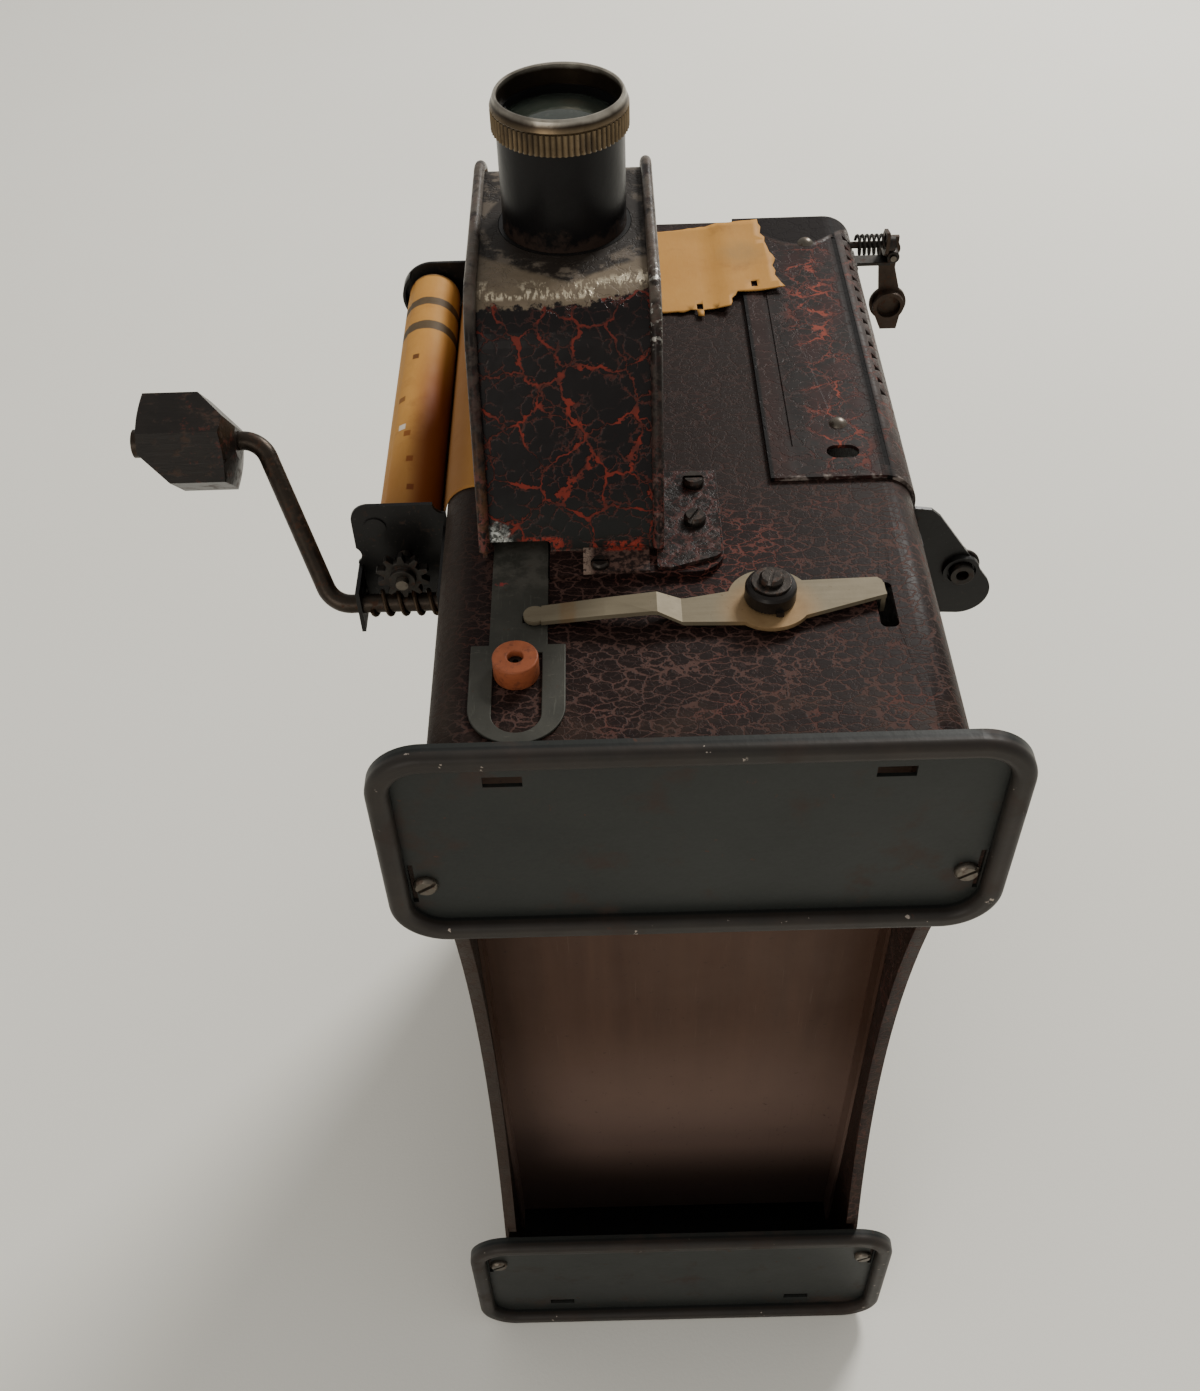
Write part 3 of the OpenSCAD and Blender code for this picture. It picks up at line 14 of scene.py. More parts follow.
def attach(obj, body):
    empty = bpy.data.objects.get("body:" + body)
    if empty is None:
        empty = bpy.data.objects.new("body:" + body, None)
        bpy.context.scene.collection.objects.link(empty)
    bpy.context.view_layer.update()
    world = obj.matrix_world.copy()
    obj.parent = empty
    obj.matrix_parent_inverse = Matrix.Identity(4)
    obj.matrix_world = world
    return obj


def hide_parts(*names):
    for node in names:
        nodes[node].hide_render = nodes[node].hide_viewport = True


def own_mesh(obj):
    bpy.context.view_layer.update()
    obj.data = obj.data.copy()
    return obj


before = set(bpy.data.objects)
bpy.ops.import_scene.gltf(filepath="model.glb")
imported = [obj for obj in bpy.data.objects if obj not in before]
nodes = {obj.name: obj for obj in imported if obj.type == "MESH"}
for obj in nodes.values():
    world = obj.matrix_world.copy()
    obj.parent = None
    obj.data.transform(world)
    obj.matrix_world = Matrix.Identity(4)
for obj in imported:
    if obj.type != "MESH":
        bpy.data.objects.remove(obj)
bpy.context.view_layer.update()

MM = 0.001
# Height above the feet of the middle of the case, where the frame has y = 0.
CASE_MID = 107.1
HALF_W = 56.7
CASE_D = 306.0
CORNER_R = 8.0
# Heights of the two edges of the film, and the middle of its roll in x and z.
FILM_LOW = 88.0
FILM_HIGH = 204.0
ROLL = (-68.0, 287.85)
# Left edge of the lamp cover, and the heights of its two ends.
COVER_X = 22.0
COVER_Y = (92.0, 196.0)
# Middle of the lens tube in x and y, and of the lever's screw.
LENS_AXIS = (-25.3, 115.3)
LEVER_AXIS = (17.2, 40.0)
# Edges of the lens box's folded strip in x, and the top of the flange that carries the box in z.
STRIP_X = (-44.6, -6.9)
FLANGE_Z = 309.2


def place(x, y, z):
    """A point given as the CAD source gives it, in the frame's metres."""
    return Vector((x, y - CASE_MID, z)) * MM


def blend_over(value, low, high):
    """0 below low, 1 above high, and smooth between them."""
    share = min(max((value - low) / (high - low), 0.0), 1.0)
    return share * share * (3 - 2 * share)


def in_scene(name, data):
    """A new object with this data, linked to the scene."""
    thing = bpy.data.objects.new(name, data)
    bpy.context.scene.collection.objects.link(thing)
    return thing


# Camera

def add_camera():
    """The pinhole camera that was fitted to the straight edges in the photograph."""
    turn = (Matrix.Rotation(math.radians(0.682), 3, "Z")
            @ Matrix.Rotation(math.radians(-47.0), 3, "X")
            @ Matrix.Rotation(math.radians(2.093), 3, "Y"))
    right, ahead, up = turn.col[0], turn.col[1], turn.col[2]
    data = bpy.data.cameras.new("camera")
    data.sensor_width = 36.0
    data.lens = 37.48
    data.clip_start = 0.01
    camera = in_scene("camera", data)
    matrix = Matrix((right, up, -ahead)).transposed().to_4x4()
    matrix.translation = Vector((-0.017623, -0.294505, 0.526606))
    camera.matrix_world = matrix
    bpy.context.scene.camera = camera


# Materials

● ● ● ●

#### Exercise aim:
Write the material out exactly, with nothing left out.

#### Result of the task:
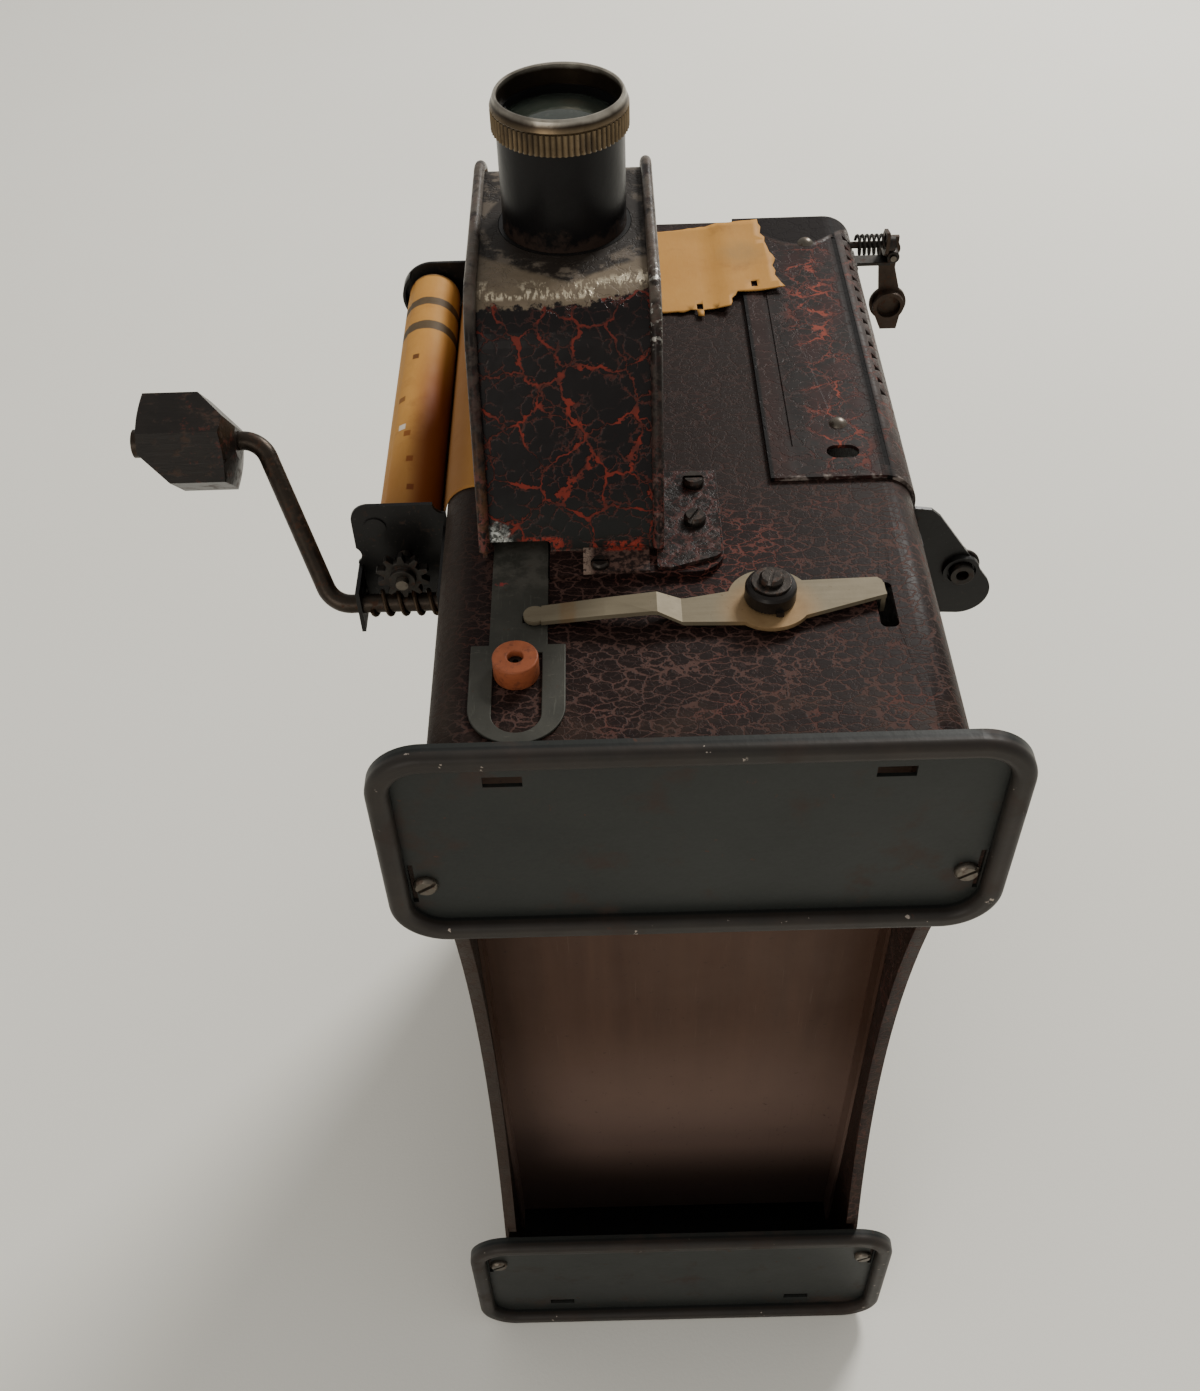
Write part 3 of the OpenSCAD and Blender code for this picture. It picks up at line 14 of scene.py. More parts follow.
def attach(obj, body):
    empty = bpy.data.objects.get("body:" + body)
    if empty is None:
        empty = bpy.data.objects.new("body:" + body, None)
        bpy.context.scene.collection.objects.link(empty)
    bpy.context.view_layer.update()
    world = obj.matrix_world.copy()
    obj.parent = empty
    obj.matrix_parent_inverse = Matrix.Identity(4)
    obj.matrix_world = world
    return obj


def hide_parts(*names):
    for node in names:
        nodes[node].hide_render = nodes[node].hide_viewport = True


def own_mesh(obj):
    bpy.context.view_layer.update()
    obj.data = obj.data.copy()
    return obj


before = set(bpy.data.objects)
bpy.ops.import_scene.gltf(filepath="model.glb")
imported = [obj for obj in bpy.data.objects if obj not in before]
nodes = {obj.name: obj for obj in imported if obj.type == "MESH"}
for obj in nodes.values():
    world = obj.matrix_world.copy()
    obj.parent = None
    obj.data.transform(world)
    obj.matrix_world = Matrix.Identity(4)
for obj in imported:
    if obj.type != "MESH":
        bpy.data.objects.remove(obj)
bpy.context.view_layer.update()

MM = 0.001
# Height above the feet of the middle of the case, where the frame has y = 0.
CASE_MID = 107.1
HALF_W = 56.7
CASE_D = 306.0
CORNER_R = 8.0
# Heights of the two edges of the film, and the middle of its roll in x and z.
FILM_LOW = 88.0
FILM_HIGH = 204.0
ROLL = (-68.0, 287.85)
# Left edge of the lamp cover, and the heights of its two ends.
COVER_X = 22.0
COVER_Y = (92.0, 196.0)
# Middle of the lens tube in x and y, and of the lever's screw.
LENS_AXIS = (-25.3, 115.3)
LEVER_AXIS = (17.2, 40.0)
# Edges of the lens box's folded strip in x, and the top of the flange that carries the box in z.
STRIP_X = (-44.6, -6.9)
FLANGE_Z = 309.2


def place(x, y, z):
    """A point given as the CAD source gives it, in the frame's metres."""
    return Vector((x, y - CASE_MID, z)) * MM


def blend_over(value, low, high):
    """0 below low, 1 above high, and smooth between them."""
    share = min(max((value - low) / (high - low), 0.0), 1.0)
    return share * share * (3 - 2 * share)


def in_scene(name, data):
    """A new object with this data, linked to the scene."""
    thing = bpy.data.objects.new(name, data)
    bpy.context.scene.collection.objects.link(thing)
    return thing


# Camera

def add_camera():
    """The pinhole camera that was fitted to the straight edges in the photograph."""
    turn = (Matrix.Rotation(math.radians(0.682), 3, "Z")
            @ Matrix.Rotation(math.radians(-47.0), 3, "X")
            @ Matrix.Rotation(math.radians(2.093), 3, "Y"))
    right, ahead, up = turn.col[0], turn.col[1], turn.col[2]
    data = bpy.data.cameras.new("camera")
    data.sensor_width = 36.0
    data.lens = 37.48
    data.clip_start = 0.01
    camera = in_scene("camera", data)
    matrix = Matrix((right, up, -ahead)).transposed().to_4x4()
    matrix.translation = Vector((-0.017623, -0.294505, 0.526606))
    camera.matrix_world = matrix
    bpy.context.scene.camera = camera


# Materials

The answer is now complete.